Record set:

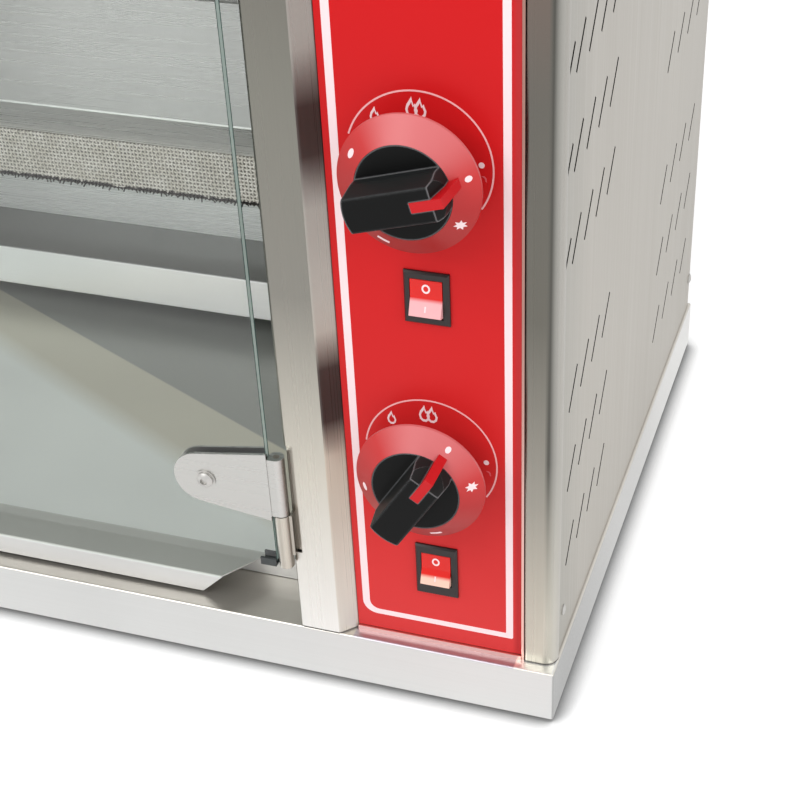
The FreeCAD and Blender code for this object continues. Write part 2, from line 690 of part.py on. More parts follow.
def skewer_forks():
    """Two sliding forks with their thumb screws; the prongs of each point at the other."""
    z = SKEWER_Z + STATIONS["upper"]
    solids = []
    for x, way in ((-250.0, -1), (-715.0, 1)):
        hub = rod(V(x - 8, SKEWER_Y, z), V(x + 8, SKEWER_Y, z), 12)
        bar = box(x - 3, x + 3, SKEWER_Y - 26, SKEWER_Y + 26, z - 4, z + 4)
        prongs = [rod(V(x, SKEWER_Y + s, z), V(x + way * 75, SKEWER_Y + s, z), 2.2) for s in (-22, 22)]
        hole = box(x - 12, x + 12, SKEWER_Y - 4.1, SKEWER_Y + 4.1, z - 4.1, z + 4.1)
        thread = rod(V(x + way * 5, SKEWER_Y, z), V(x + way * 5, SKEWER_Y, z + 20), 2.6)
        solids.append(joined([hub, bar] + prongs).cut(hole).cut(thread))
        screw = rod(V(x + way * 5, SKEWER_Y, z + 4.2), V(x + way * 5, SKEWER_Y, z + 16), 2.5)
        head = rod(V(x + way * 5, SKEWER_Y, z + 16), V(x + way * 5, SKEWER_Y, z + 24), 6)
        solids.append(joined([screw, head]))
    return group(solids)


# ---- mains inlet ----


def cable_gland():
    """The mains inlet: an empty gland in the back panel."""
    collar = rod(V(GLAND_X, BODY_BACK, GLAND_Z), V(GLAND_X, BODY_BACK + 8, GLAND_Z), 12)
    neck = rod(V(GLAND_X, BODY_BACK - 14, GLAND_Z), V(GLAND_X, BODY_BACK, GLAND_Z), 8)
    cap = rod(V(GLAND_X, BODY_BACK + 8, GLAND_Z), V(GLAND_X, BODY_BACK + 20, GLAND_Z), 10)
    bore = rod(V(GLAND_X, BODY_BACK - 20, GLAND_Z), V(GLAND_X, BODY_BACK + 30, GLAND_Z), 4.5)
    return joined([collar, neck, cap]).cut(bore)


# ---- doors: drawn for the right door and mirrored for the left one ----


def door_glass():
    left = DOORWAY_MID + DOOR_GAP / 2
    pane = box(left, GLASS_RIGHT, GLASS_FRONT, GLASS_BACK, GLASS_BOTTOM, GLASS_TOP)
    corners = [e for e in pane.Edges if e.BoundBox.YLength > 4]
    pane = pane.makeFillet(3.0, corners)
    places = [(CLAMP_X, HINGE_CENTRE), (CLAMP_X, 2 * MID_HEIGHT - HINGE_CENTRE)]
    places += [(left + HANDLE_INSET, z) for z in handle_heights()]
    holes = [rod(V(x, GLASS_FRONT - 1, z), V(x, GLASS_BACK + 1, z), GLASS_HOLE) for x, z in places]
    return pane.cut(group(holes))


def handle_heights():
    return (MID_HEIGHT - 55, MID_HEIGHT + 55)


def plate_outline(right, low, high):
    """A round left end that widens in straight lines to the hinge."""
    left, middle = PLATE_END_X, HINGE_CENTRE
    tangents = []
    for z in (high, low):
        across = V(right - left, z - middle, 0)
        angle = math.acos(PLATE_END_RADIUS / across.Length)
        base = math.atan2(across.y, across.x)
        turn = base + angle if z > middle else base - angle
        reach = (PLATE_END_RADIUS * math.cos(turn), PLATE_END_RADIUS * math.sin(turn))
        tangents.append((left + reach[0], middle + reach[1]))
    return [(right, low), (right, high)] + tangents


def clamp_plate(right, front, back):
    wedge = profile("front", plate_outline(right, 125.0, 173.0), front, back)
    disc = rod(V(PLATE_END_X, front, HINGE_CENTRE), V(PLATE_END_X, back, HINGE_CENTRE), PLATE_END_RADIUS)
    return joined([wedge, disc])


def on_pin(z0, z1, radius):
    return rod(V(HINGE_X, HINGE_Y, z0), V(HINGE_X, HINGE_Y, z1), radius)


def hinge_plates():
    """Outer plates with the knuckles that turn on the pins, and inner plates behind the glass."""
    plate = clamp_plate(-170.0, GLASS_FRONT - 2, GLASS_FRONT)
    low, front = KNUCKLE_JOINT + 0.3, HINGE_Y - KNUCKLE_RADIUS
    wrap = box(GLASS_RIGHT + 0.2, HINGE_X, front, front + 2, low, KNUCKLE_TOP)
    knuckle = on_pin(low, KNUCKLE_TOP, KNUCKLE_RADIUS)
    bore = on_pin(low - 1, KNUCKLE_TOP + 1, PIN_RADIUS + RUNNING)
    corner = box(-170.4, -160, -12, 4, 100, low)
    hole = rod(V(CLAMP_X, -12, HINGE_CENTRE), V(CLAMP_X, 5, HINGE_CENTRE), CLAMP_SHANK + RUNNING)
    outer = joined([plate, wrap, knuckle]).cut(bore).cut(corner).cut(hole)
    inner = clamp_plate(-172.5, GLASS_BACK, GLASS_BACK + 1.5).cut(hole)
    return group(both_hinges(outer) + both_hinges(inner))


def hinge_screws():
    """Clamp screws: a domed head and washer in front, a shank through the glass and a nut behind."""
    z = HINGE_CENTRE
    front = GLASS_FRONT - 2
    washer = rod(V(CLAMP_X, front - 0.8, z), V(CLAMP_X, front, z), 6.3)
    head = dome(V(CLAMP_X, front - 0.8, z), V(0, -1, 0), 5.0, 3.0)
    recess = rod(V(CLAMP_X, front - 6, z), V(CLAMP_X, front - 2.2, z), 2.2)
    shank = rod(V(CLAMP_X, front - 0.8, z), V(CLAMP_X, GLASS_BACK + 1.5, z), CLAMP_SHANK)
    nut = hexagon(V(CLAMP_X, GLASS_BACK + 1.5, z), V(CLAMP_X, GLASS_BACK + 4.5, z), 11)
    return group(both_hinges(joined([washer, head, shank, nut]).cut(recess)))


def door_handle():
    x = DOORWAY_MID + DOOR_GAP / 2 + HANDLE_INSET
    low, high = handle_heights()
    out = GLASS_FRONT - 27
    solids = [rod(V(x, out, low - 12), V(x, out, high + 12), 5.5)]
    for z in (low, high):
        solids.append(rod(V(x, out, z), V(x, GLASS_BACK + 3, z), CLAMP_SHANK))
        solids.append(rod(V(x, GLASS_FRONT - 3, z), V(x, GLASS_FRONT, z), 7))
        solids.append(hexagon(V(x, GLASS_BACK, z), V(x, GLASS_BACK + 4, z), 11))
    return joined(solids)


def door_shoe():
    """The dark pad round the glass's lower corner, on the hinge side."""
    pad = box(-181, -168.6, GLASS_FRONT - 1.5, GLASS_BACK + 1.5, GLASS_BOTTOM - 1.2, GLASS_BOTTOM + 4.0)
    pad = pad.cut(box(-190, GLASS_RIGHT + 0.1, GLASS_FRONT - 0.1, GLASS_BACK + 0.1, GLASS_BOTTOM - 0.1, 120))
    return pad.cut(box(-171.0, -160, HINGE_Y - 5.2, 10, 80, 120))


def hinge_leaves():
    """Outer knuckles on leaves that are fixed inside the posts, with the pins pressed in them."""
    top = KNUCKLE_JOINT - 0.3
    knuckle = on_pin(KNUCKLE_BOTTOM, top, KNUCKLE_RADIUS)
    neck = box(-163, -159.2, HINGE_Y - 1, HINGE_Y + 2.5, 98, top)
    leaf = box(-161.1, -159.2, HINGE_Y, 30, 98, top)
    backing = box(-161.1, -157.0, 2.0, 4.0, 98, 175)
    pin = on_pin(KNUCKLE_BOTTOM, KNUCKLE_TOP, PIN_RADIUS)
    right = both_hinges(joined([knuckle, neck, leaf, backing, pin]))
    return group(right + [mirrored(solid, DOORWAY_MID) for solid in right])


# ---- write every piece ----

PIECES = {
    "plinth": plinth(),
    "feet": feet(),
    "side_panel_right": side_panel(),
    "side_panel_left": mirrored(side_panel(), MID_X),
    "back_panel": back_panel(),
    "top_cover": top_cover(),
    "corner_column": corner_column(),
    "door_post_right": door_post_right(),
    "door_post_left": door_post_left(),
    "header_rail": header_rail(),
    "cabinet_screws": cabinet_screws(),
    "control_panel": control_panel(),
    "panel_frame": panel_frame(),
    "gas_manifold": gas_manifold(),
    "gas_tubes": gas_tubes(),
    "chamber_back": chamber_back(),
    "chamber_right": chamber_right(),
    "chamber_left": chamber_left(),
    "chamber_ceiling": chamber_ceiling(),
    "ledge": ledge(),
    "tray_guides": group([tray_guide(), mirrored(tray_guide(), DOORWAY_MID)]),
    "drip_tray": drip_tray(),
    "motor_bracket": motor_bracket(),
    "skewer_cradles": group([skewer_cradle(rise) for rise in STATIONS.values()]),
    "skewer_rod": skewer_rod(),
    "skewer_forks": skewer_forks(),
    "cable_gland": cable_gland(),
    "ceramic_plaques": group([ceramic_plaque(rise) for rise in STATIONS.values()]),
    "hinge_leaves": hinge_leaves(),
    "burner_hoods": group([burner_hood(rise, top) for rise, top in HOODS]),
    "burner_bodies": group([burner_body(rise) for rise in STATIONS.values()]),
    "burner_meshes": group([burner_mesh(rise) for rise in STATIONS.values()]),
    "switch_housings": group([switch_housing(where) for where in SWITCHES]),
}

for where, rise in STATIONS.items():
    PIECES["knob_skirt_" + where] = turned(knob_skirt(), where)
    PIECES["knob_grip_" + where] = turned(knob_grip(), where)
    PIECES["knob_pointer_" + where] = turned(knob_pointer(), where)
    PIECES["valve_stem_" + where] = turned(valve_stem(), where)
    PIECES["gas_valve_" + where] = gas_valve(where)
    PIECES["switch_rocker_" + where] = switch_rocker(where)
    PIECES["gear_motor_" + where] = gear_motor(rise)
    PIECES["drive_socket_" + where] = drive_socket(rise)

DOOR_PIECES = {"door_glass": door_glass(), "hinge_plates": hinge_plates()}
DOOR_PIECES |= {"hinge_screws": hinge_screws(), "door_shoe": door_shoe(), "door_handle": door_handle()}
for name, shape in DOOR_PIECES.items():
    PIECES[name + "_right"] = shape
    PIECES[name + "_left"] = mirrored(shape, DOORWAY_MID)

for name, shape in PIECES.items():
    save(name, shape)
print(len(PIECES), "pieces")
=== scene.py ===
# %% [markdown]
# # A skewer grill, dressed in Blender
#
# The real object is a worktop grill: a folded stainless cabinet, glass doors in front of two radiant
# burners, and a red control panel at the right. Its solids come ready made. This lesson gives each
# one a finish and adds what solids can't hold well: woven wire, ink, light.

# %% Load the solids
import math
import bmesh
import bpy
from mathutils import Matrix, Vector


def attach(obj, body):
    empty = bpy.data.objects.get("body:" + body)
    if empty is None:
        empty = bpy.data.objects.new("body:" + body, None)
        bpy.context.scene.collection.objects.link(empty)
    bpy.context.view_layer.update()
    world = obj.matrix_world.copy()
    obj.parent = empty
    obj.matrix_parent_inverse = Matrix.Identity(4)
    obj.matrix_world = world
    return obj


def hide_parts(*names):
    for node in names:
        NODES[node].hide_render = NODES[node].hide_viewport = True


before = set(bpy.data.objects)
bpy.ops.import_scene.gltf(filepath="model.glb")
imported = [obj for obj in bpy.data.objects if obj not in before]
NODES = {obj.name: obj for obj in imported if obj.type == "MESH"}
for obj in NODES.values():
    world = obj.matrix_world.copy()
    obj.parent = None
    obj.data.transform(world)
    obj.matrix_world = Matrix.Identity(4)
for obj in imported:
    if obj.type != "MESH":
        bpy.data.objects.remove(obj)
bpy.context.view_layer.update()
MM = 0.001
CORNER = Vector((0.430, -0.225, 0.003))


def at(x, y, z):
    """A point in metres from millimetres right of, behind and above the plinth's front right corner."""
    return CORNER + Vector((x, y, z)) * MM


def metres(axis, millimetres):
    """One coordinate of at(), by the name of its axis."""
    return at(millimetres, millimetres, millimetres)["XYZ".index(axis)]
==
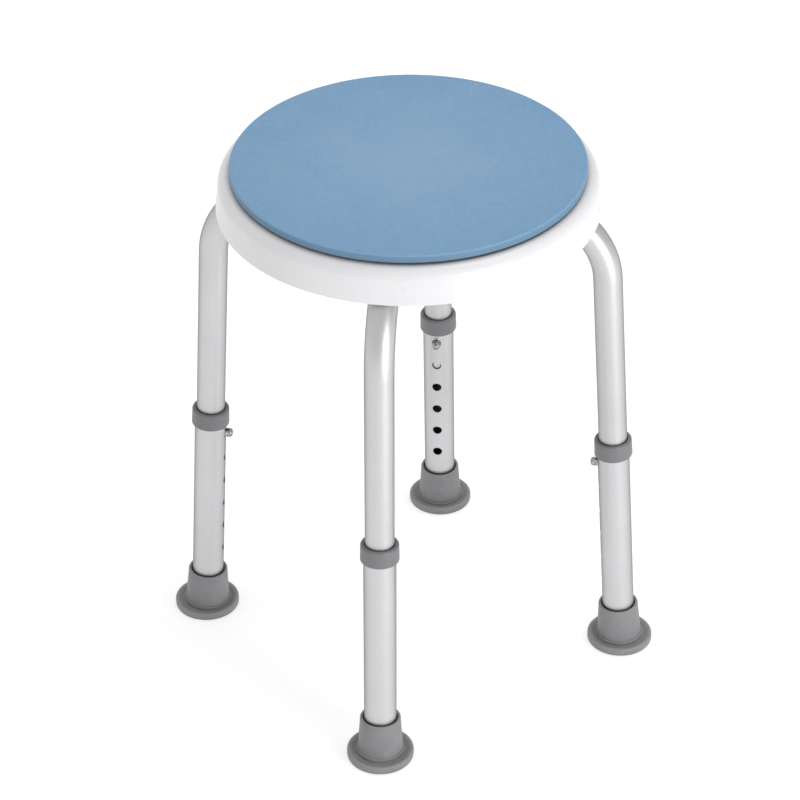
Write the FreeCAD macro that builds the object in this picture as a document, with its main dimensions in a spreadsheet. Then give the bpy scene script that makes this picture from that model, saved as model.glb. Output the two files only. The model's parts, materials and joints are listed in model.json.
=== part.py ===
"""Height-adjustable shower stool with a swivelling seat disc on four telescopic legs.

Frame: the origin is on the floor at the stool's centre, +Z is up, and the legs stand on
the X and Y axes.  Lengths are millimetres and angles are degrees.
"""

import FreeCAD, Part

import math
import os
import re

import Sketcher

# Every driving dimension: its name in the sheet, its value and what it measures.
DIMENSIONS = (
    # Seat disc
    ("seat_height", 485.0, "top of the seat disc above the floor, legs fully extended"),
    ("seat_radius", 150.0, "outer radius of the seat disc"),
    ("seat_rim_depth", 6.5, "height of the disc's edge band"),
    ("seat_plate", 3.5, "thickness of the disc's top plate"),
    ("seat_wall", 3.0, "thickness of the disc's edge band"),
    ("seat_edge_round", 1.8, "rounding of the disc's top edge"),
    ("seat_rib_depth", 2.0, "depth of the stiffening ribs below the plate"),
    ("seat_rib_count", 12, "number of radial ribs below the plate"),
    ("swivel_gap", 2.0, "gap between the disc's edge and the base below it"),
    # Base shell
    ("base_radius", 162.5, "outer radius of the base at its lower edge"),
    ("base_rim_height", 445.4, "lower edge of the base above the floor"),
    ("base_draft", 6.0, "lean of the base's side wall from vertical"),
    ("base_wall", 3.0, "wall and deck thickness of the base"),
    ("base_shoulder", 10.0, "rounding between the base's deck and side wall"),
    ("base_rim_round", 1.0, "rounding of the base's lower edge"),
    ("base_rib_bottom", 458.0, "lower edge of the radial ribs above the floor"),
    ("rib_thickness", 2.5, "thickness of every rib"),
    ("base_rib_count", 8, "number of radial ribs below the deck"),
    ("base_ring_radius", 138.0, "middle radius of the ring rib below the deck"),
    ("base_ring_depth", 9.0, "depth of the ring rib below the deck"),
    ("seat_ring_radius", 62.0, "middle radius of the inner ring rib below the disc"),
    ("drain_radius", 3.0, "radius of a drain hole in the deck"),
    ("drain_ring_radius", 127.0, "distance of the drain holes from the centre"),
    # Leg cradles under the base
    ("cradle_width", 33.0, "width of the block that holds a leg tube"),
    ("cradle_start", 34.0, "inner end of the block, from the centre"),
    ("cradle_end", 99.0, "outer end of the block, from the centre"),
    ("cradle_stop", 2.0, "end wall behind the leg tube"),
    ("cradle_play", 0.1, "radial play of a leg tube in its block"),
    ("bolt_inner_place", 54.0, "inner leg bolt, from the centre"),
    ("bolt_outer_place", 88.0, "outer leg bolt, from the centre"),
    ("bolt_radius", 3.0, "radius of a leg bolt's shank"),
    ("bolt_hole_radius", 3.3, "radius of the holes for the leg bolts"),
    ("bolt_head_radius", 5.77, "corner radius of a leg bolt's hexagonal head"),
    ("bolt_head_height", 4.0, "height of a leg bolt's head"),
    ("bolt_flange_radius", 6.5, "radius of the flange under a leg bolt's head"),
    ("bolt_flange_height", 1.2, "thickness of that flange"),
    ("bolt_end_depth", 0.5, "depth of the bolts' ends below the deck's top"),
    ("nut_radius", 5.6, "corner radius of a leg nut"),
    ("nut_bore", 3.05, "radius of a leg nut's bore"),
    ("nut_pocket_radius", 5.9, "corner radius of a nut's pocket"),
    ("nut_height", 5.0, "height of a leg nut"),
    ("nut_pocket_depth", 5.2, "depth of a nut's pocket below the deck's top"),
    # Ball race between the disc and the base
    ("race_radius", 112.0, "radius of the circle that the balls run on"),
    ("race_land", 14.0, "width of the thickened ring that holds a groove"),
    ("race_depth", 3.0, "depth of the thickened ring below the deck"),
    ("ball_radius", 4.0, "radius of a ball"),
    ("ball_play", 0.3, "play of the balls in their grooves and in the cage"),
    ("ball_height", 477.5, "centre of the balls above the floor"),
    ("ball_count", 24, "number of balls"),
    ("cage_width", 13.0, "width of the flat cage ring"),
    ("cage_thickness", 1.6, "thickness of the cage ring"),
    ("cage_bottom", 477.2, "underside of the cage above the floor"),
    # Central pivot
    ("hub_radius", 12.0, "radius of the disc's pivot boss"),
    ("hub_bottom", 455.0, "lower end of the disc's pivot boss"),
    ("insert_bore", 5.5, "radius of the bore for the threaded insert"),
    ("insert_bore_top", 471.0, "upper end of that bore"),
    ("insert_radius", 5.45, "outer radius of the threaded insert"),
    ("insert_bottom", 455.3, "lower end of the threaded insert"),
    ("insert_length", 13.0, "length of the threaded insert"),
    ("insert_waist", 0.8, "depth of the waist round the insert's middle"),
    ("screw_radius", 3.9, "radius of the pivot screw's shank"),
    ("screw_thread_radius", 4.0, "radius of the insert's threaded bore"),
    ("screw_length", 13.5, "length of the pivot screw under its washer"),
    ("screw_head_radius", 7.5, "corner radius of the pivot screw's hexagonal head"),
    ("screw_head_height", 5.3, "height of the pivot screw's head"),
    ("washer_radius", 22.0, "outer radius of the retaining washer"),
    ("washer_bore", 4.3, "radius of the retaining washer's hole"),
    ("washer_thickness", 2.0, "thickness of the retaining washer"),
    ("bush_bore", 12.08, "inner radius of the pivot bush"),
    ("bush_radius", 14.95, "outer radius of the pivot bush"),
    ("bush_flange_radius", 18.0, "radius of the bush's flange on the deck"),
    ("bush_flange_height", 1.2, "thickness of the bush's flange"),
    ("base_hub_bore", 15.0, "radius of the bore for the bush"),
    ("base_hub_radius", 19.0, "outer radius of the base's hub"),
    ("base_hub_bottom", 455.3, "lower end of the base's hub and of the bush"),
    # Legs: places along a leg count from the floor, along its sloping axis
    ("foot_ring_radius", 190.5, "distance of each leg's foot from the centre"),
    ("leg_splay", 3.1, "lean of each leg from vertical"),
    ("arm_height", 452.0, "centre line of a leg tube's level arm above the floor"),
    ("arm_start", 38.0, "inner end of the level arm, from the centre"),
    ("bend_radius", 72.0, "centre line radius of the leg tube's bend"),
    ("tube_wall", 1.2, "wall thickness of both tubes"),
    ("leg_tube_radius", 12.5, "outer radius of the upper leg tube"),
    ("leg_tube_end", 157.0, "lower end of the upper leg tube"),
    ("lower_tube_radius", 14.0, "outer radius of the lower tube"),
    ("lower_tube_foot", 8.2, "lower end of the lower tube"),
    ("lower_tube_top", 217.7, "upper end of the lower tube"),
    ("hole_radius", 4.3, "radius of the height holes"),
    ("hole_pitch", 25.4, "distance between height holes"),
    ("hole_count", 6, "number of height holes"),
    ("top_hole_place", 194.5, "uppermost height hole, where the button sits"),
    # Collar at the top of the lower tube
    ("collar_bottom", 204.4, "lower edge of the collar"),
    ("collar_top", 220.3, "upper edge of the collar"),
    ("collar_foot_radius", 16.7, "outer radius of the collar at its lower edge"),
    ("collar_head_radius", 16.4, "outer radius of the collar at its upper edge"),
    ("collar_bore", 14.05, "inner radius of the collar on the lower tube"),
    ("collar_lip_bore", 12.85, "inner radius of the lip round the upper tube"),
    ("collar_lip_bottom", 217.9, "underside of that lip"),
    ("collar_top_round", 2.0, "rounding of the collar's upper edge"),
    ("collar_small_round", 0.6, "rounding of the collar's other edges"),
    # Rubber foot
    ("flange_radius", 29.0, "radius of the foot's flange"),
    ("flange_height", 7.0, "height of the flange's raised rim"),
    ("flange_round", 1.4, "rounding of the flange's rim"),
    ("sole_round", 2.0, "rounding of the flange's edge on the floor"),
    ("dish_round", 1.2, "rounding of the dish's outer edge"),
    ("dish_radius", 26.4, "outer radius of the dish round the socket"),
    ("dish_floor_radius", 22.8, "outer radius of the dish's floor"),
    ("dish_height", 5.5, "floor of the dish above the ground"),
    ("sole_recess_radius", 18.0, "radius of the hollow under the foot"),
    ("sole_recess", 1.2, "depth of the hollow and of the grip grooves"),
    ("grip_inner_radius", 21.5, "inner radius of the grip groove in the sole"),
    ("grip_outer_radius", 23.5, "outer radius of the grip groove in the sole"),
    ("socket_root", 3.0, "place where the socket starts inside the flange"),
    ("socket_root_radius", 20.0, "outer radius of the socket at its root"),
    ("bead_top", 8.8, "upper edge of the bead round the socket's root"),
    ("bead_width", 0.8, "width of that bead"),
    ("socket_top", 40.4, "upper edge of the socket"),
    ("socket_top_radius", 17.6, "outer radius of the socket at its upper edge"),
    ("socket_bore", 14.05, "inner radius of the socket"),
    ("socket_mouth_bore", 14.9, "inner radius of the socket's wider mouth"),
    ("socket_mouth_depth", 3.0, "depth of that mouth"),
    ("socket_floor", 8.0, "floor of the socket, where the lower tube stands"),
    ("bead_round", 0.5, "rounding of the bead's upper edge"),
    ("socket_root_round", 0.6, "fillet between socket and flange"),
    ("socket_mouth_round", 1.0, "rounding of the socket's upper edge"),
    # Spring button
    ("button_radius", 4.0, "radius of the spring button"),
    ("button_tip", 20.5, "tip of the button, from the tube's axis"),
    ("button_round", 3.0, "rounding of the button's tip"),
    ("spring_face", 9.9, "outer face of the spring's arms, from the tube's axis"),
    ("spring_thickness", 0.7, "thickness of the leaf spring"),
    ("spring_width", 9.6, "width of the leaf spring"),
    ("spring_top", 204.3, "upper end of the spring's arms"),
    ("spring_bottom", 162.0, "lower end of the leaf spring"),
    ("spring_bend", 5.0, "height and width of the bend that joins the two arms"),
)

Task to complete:
Quote only the lines running from the line that holds "for where, rise" to the line that holds "obj.matrix_world = Matrix.Identity(4)", both ends included.

The result:
for where, rise in STATIONS.items():
    PIECES["knob_skirt_" + where] = turned(knob_skirt(), where)
    PIECES["knob_grip_" + where] = turned(knob_grip(), where)
    PIECES["knob_pointer_" + where] = turned(knob_pointer(), where)
    PIECES["valve_stem_" + where] = turned(valve_stem(), where)
    PIECES["gas_valve_" + where] = gas_valve(where)
    PIECES["switch_rocker_" + where] = switch_rocker(where)
    PIECES["gear_motor_" + where] = gear_motor(rise)
    PIECES["drive_socket_" + where] = drive_socket(rise)

DOOR_PIECES = {"door_glass": door_glass(), "hinge_plates": hinge_plates()}
DOOR_PIECES |= {"hinge_screws": hinge_screws(), "door_shoe": door_shoe(), "door_handle": door_handle()}
for name, shape in DOOR_PIECES.items():
    PIECES[name + "_right"] = shape
    PIECES[name + "_left"] = mirrored(shape, DOORWAY_MID)

for name, shape in PIECES.items():
    save(name, shape)
print(len(PIECES), "pieces")
=== scene.py ===
# %% [markdown]
# # A skewer grill, dressed in Blender
#
# The real object is a worktop grill: a folded stainless cabinet, glass doors in front of two radiant
# burners, and a red control panel at the right. Its solids come ready made. This lesson gives each
# one a finish and adds what solids can't hold well: woven wire, ink, light.

# %% Load the solids
import math
import bmesh
import bpy
from mathutils import Matrix, Vector


def attach(obj, body):
    empty = bpy.data.objects.get("body:" + body)
    if empty is None:
        empty = bpy.data.objects.new("body:" + body, None)
        bpy.context.scene.collection.objects.link(empty)
    bpy.context.view_layer.update()
    world = obj.matrix_world.copy()
    obj.parent = empty
    obj.matrix_parent_inverse = Matrix.Identity(4)
    obj.matrix_world = world
    return obj


def hide_parts(*names):
    for node in names:
        NODES[node].hide_render = NODES[node].hide_viewport = True


before = set(bpy.data.objects)
bpy.ops.import_scene.gltf(filepath="model.glb")
imported = [obj for obj in bpy.data.objects if obj not in before]
NODES = {obj.name: obj for obj in imported if obj.type == "MESH"}
for obj in NODES.values():
    world = obj.matrix_world.copy()
    obj.parent = None
    obj.data.transform(world)
    obj.matrix_world = Matrix.Identity(4)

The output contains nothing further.